The tsunami we predicted in this column on Oct. 12 — Republican control of Congress for the first time in 40 years — happened on Nov. 8.

However, the majority that carried the election is not, in my judgment, a New Republican Majority — as many Republicans are saving. Rather, it’s a New American Majority — and Republicans are its temporary custodians.

Republican candidates were supported because Republican words and deeds were almost totally aligned with the views of the New American Majority: that government is too big, too costly, too intrusive and too out of control.

So, the Republicans will be custodians of the hopes and dreams of the New American Majority as long as they deliver. If Republicans can transform the revolution at the polls into a revolution in policy, they can turn the American Majority into a Republican Majority. But that hasn’t happened yet, and Republican gloaters who think it has are whistling Dixie.

The Newt Gingrich-inspired Contract with America and Republican actions in Congress the last two years that appealed to the new majority — especially those that trimmed spending, blocked a federal takeover of the health care industry and resisted New Age laws and regulations — have one common theme: the need to relimit government. That means Republicans must achieve what I call “Six R’s”:

  • Refocus government, which requires concentrating the activities of the federal government on national problems that require national solutions — defense, commerce, international trade and other functions enumerated in Article II, Section 8 of the Constitution, functions that are truly essential to the wealth and well-being of the nation.
  • Restrain taxes and spending, which requires Congress to say “no” to increases in taxes and spending and to stop unfunded mandates that force state and local governments to increase spending.
  • Reform the process of government by voting on constitutional amendments to enable a line-item veto for the president, a balanced budget and term limits.
  • Restore the spirit of the 10th Amendment by getting the federal government out of people’s lives and restoring power to the states and to the people. The federal government must withdraw from the business of regulating outboard motors, lawnmowers and firearms in the schoolyard.
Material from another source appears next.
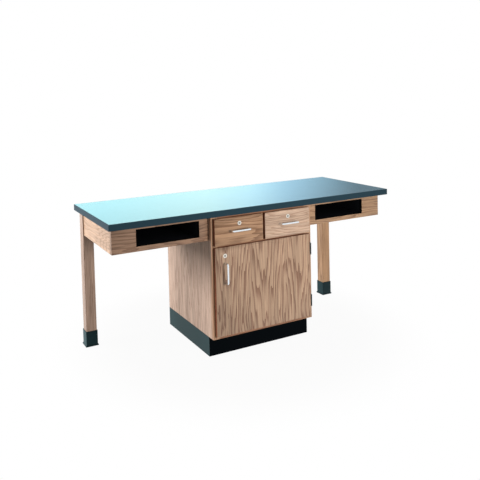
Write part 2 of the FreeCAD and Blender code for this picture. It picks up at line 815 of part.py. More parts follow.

These are matters better left to states. which are granted the police powers by the Constitution.
  • Rebalance the public-private mix by shrinking what political scientist Harold Lasswell called the “public order” (government in all its manifestations) and expanding the “civic order” (individuals, families and voluntary civic institutions of the kind de Tocqueville found so compelling). Reason: to give society’s “little platoons” of ordinary people a chance to win the battles lost by the big battalions of the welfare state.
  • Relocate most federal domestic agencies to America’s vast hinterland, eliminating entire departments (e.g., HIJD Education) and agencies that are not needed, and realigning and consolidating the functions of those that remain.

It’s a large agenda. But if Republicans can deliver on some and get a start on others they have a good chance of creating a New Republican Majority that can last for a long time.